Saturday, April 08, 2006


I must have the most complicated and inefficient compost system in New England. I sometimes wonder if it's worth the trouble, but this week I sifted about 4 wheelbarrow loads of the stuff and spread it on an established mixed border out near the street. It looked wonderful, masking the 8 different textures and colors of bark chip mulch, and I know it will help sustain all the plants in that garden, from the Sweetgum tree (Liquidambar rotundiloba) to the tiny Cyclamen coum.

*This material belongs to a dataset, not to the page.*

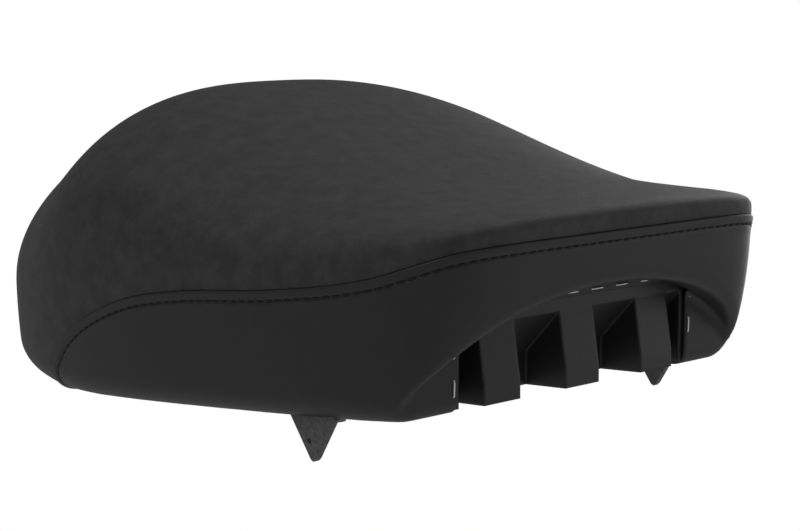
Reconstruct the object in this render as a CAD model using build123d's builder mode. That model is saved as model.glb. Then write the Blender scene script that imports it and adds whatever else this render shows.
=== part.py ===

Here's my system. For kitchen scraps, I have a tumbler, also called a batch composter. I bought this because, in my in-town yard, I don't want to draw rodents to the kitchen scraps. I purchased this locally, but it was from Gardeners' Supply Company. I had to modify it in 2 ways: block the larger drainage holes with hardware cloth (steel mesh) to keep rodents from moving in, and drill smaller holes in the lower half of the unit. This holds a winter's worth of kitchen scraps; when it's too full to turn, I start stashing the fresh scraps in 5-gallon buckets with tight fitting lids, and let the material in the tumbler cook for a few weeks, turning it whenever I think of it.

When the buckets are full, I slop the material out of the tumbler into another black plastic unit; this one is wrapped in hardware cloth because it is also prone to attract rodents. I mix in some dry material, leaves or cardboard, whatever is available at the time. Now I'm ready to dump the buckets into the tumber and start refilling it.

Meanwhile, all the garden waste, leaves, grass clippings, spent foliage and weeds, go into a 3-bin system that my husband built for me. It's about 9 feet long, each bin is a 3 foot cube. Material goes into the bin on the left, when that's full each bin is turned into the bin to its right, with the material in the last bin theoretially fully cooked and ready to sift and use. Anything in the last bin that won't pass through the sifter is put back into the first bin for a second trip through the system. The last bin also gets the material from the second platic unit, which is pretty well broken down by the time it needs to be emptied.

The problems with this system are that the material in the last bin isn't usually ready to use by the time the other bins are full, and I may not be ready to use that compost anyway. I have a trash can with holes in the bottom to store it until it's ready or I'm ready. If I were building this again, I'd make the bin to the left, the first bin, at least half again as big as the middle bin, and the last bin much smaller.As the material breaks down, the piles become much smaller, so this would give me more room where I need it without taking up any more space. I might even use 4 bins in my next system. Since this unit is just built from pine, it needs to be rebuilt every 10 years or so anyway, so I can redesign it each time.

Having a second tumbler would also make this much more efficient - it would eliminate the sloppy mess of emptying the tumbler into the "holding bin".

Is composting worth the trouble? You bet.


Blogger cutiger95 said...

Tell you what compost is one of the most important aspects of maintaining the environment. It benefits both the area around you and your gardening capabilities.